C++速度很快
2021-12-27 本文已影响0人
疾风2018
测试内存访问密集型
计算10亿个整型数的和,开了OpenMP,花费时间是700毫秒,不开OpenMP则更快,150毫秒。这是因为内存访问占主要时间,多核计算并不会提高内存访问效率。
补充一点:Java计算1亿个整型数的和,用了300毫秒。可以反衬C++的效率。
代码
代码贴在下面。
// cpp2.cpp : 此文件包含 "main" 函数。程序执行将在此处开始并结束。
//
#include <chrono>
#include <iostream>
#include <math.h>
int main()
{
using std::chrono::system_clock;
using namespace std::chrono;
short * data = new short[1000000000];
for (size_t i = 0; i < 1000000000; i++)
{
data[i] = (short)std::rand();
}
auto now = std::chrono::system_clock::now();
long sum = 0;
# ifdef _OPENMP
printf_s("Compiled by an OpenMP-compliant implementation.\n");
# endif
#pragma omp parallel for
for (long i = 0; i < 1000000000; i++)
{
int a = data[i];
sum += a;
}
auto now2 = system_clock::now();
std::cout << "Sum:" << sum << std::endl << "time: " << duration_cast<milliseconds>(now2 - now).count();
delete data;
}
测试计算密集型
生成10亿个整型数的随机值,开了OpenMP,花费时间是9秒,不开OpenMP则需要4倍时间(程序运行在4核CPU上),36秒。只有计算密集型的程序才能发挥多核的优势。
代码
// cpp2.cpp : 此文件包含 "main" 函数。
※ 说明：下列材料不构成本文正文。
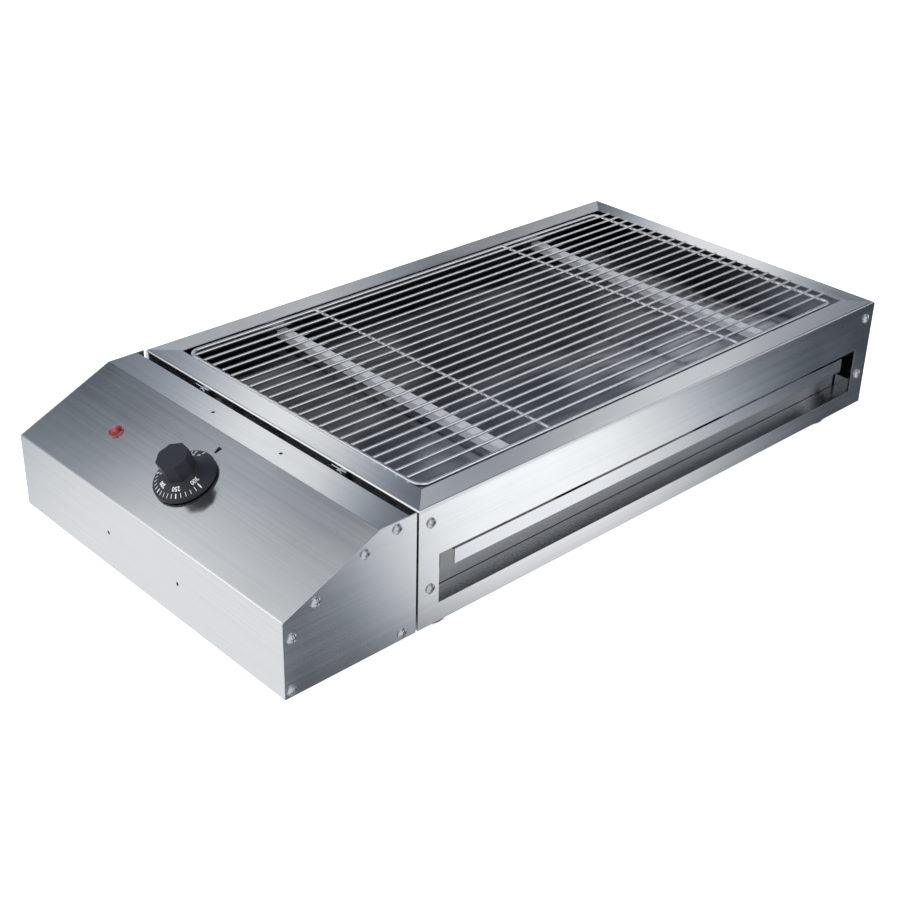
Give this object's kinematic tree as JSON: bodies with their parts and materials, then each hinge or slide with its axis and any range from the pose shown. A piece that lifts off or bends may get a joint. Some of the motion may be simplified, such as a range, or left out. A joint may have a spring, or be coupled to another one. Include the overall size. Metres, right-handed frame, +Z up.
{
  "type": "electric barbecue grill",
  "caption": "Low countertop electric grill: stainless body with a lift-out wire grate over a shiny pan, a pull-out drip tray, and a sloping end box with a thermostat knob and lamp.",
  "frame": {"origin": "on the ground under the middle of the whole grill, at the bottom centre of its bounding box", "axes": "+X from the control box to the far end, along the grill's length; the tray opens towards -Y; +Z up"},
  "size_m": [0.673, 0.3444, 0.1276],
  "materials": {
    "brushed_stainless": "brushed, satin",
    "tray_stainless": "satin",
    "mirror_stainless": "polished, mirror-like",
    "grate_chrome": "bright plated wire",
    "screw_steel": "bright",
    "zinc_steel": "zinc plated",
    "foot_steel": "satin",
    "element_sheath": "heat-darkened",
    "black_rubber": "matt",
    "black_plastic": "satin",
    "red_lens": "translucent gloss",
    "white_plastic": "matt",
    "brass_parts": "plain",
    "copper_tube": "plain copper",
    "wire_insulation": "matt silicone"
  },
  "bodies": {
    "grill_body": {"front_panel": "brushed_stainless", "back_panel": "brushed_stainless", "left_end_panel": "brushed_stainless", "right_end_panel": "brushed_stainless", "base_plate": "brushed_stainless", "control_cover": "brushed_stainless", "control_front_side": "brushed_stainless", "control_back_side": "brushed_stainless", "control_back_plate": "brushed_stainless", "control_base": "brushed_stainless", "tray_rails": "brushed_stainless", "inner_pan": "mirror_stainless", "cross_supports": "mirror_stainless", "grate_rests": "mirror_stainless", "body_screws": "screw_steel", "control_screws": "screw_steel", "link_screws": "screw_steel", "link_spacers": "screw_steel", "link_nuts": "screw_steel", "element_nuts": "screw_steel", "clamp_bars": "zinc_steel", "clamp_studs": "zinc_steel", "clamp_nuts": "zinc_steel", "foot_screws": "zinc_steel", "foot_nuts": "zinc_steel", "lamp_clip": "zinc_steel", "foot_cups": "foot_steel", "heating_elements": "element_sheath", "foot_pads": "black_rubber", "cord_inlet": "black_rubber", "pointer_mark": "black_plastic", "lamp_lens": "red_lens", "thermostat_body": "white_plastic", "terminal_block": "white_plastic", "lamp_body": "white_plastic", "thermostat_nut": "brass_parts", "spade_terminals": "brass_parts", "terminal_screws": "brass_parts", "earth_screw": "brass_parts", "earth_nuts": "brass_parts", "sensing_bulb": "copper_tube", "capillary_tube": "copper_tube", "wiring": "wire_insulation"},
    "knob": {"knob": "black_plastic", "thermostat_shaft": "zinc_steel"},
    "drip_tray": {"drip_tray": "tray_stainless"},
    "grate": {"grate_frame": "grate_chrome", "grate_bars": "grate_chrome", "grate_cross_rods": "grate_chrome"}
  },
  "joints": [
    {"name": "knob_turn", "type": "hinge", "parent": "grill_body", "child": "knob", "pos_m": [-0.29415, 0, 0.09905], "axis": [0.4084, 0, -0.9128], "range_deg": [0, 270]},
    {"name": "tray_slide", "type": "slide", "parent": "grill_body", "child": "drip_tray", "axis": [0, -1, 0], "range_m": [0, 0.29]},
    {"name": "grate_lift", "type": "slide", "parent": "grill_body", "child": "grate", "axis": [0, 0, 1], "range_m": [0, 0.12]}
  ]
}
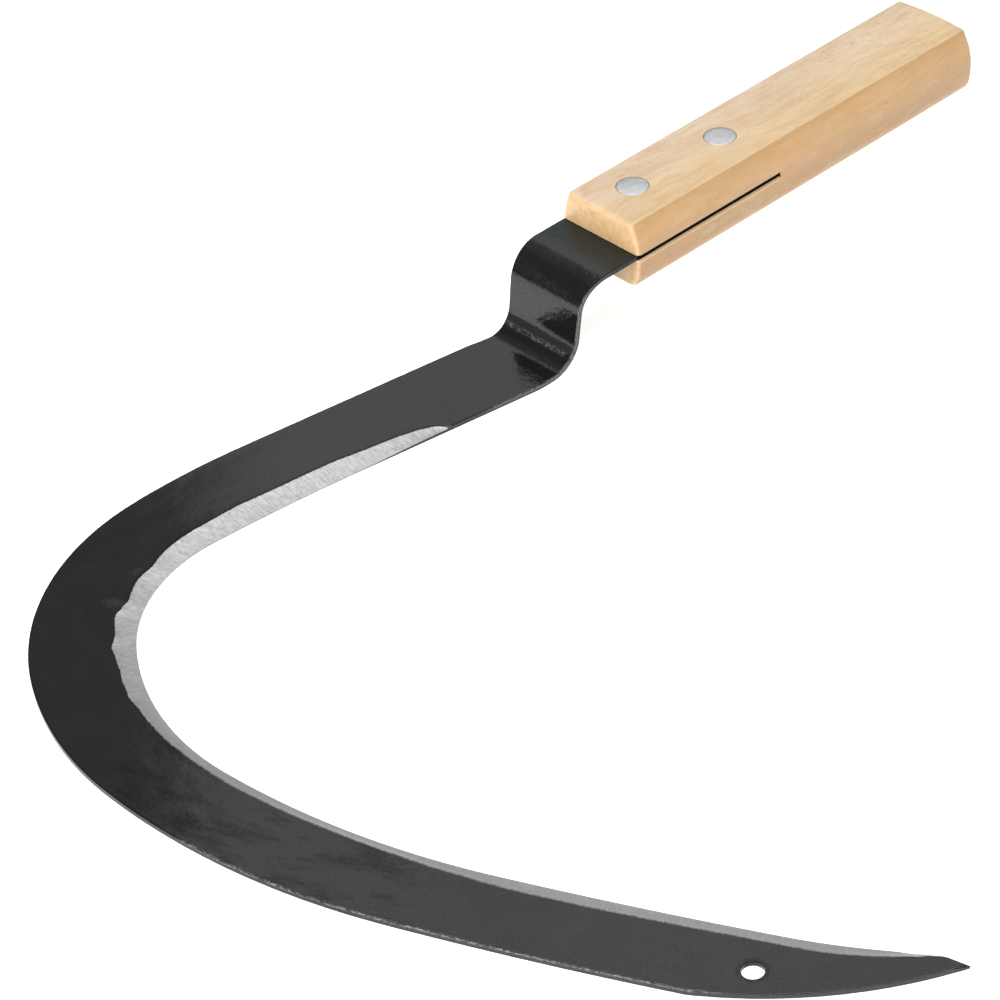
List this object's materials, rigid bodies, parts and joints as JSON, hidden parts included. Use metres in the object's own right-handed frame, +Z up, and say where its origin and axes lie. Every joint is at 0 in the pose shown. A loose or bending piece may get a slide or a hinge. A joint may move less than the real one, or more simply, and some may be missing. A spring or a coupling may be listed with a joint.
{
  "type": "hand sickle",
  "caption": "Hand sickle with a flat curved steel blade, a ground inner edge and a cranked tang riveted into a sawn slot in a plain wooden handle.",
  "frame": {"origin": "on the plane the blade lies on, under the middle of the whole tool's bounding box", "axes": "+X along the handle towards its butt, +Y towards the back of the blade's shank, +Z up from the blade's flat underside"},
  "size_m": [0.3918, 0.2998, 0.0373],
  "materials": {
    "blackened_steel": "thin black scale or lacquer, satin; bare ground steel along the inner edge",
    "lacquered_wood": "pale close-grained hardwood, clear satin lacquer",
    "rivet_aluminium": "dull, sanded flush with the wood"
  },
  "bodies": {
    "root": {"blade": "blackened_steel", "handle": "lacquered_wood", "rivet_front": "rivet_aluminium", "rivet_rear": "rivet_aluminium"}
  },
  "joints": []
}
程序执行将在此处开始并结束。
//
#include <chrono>
#include <iostream>
#include <math.h>
#include <variant>
void func1()
{
std::variant<int, double, float> a, b;
a.emplace<int>(10);
b.emplace<float>(1.1);
std::cout << std::get<float>(b) << " , " << std::get<int>(a);
}
int func2(int one, int two)
{
return one + two;
}
int main()
{
using std::chrono::system_clock;
using namespace std::chrono;
short * data = new short[1000000000];
#pragma omp parallel for
for (long i = 0; i < 1000000000; i++)
{
data[i] = (short)std::rand();
}
auto now = std::chrono::system_clock::now();
long sum = 0;
# ifdef _OPENMP
printf_s("Compiled by an OpenMP-compliant implementation.\n");
# endif
#pragma omp parallel for
for (long i = 0; i < 1000000000; i++)
{
data[i] = (short)std::rand();
}
auto now2 = system_clock::now();
std::cout << "Sum:" << sum << std::endl << "time: " << duration_cast<milliseconds>(now2 - now).count();
delete[] data;
}
测试file mapping
先往文件里写一亿个Int值,再通过file mapping的方式加载这个文件里的数据,对其数据做sum聚合运算。在启动OpenMP以及各项优化选项全部拉满的情况下,时间耗费200ms。这样比起来,也就跟Java差不多了。
代码
int main()
{
using std::chrono::system_clock;
using namespace std::chrono;
using namespace boost::interprocess;
const unsigned long data_size = 100000000;
const std::string file_path = "C:\\Users\\DELL\\cx1.bin";
constexpr unsigned long file_size = data_size * sizeof(int);
std::filebuf fbuf;
fbuf.open(file_path, std::ios_base::in | std::ios_base::out | std::ios_base::trunc | std::ios_base::binary);
fbuf.pubseekoff(file_size-1, std::ios_base::beg);
fbuf.sputc(0x88);
fbuf.close();
auto now = std::chrono::system_clock::now();
file_mapping m_file(file_path.c_str(), read_write);
//Map the whole file with read-write permissions in this process
mapped_region region(m_file, read_write, 0, file_size);
void* data = region.get_address();
std::size_t count = region.get_size() / sizeof(int);
long sum = 0;
# ifdef _OPENMP
printf_s("Compiled by an OpenMP-compliant implementation.\n");
# endif
#pragma omp parallel for
for (long i = 0; i < count; i++)
{
sum = sum + *((int*)data + i);
}
auto now2 = system_clock::now();
std::cout << "Sum:" << sum << std::endl << "time: " << duration_cast<milliseconds>(now2 - now).count();
return 0;
}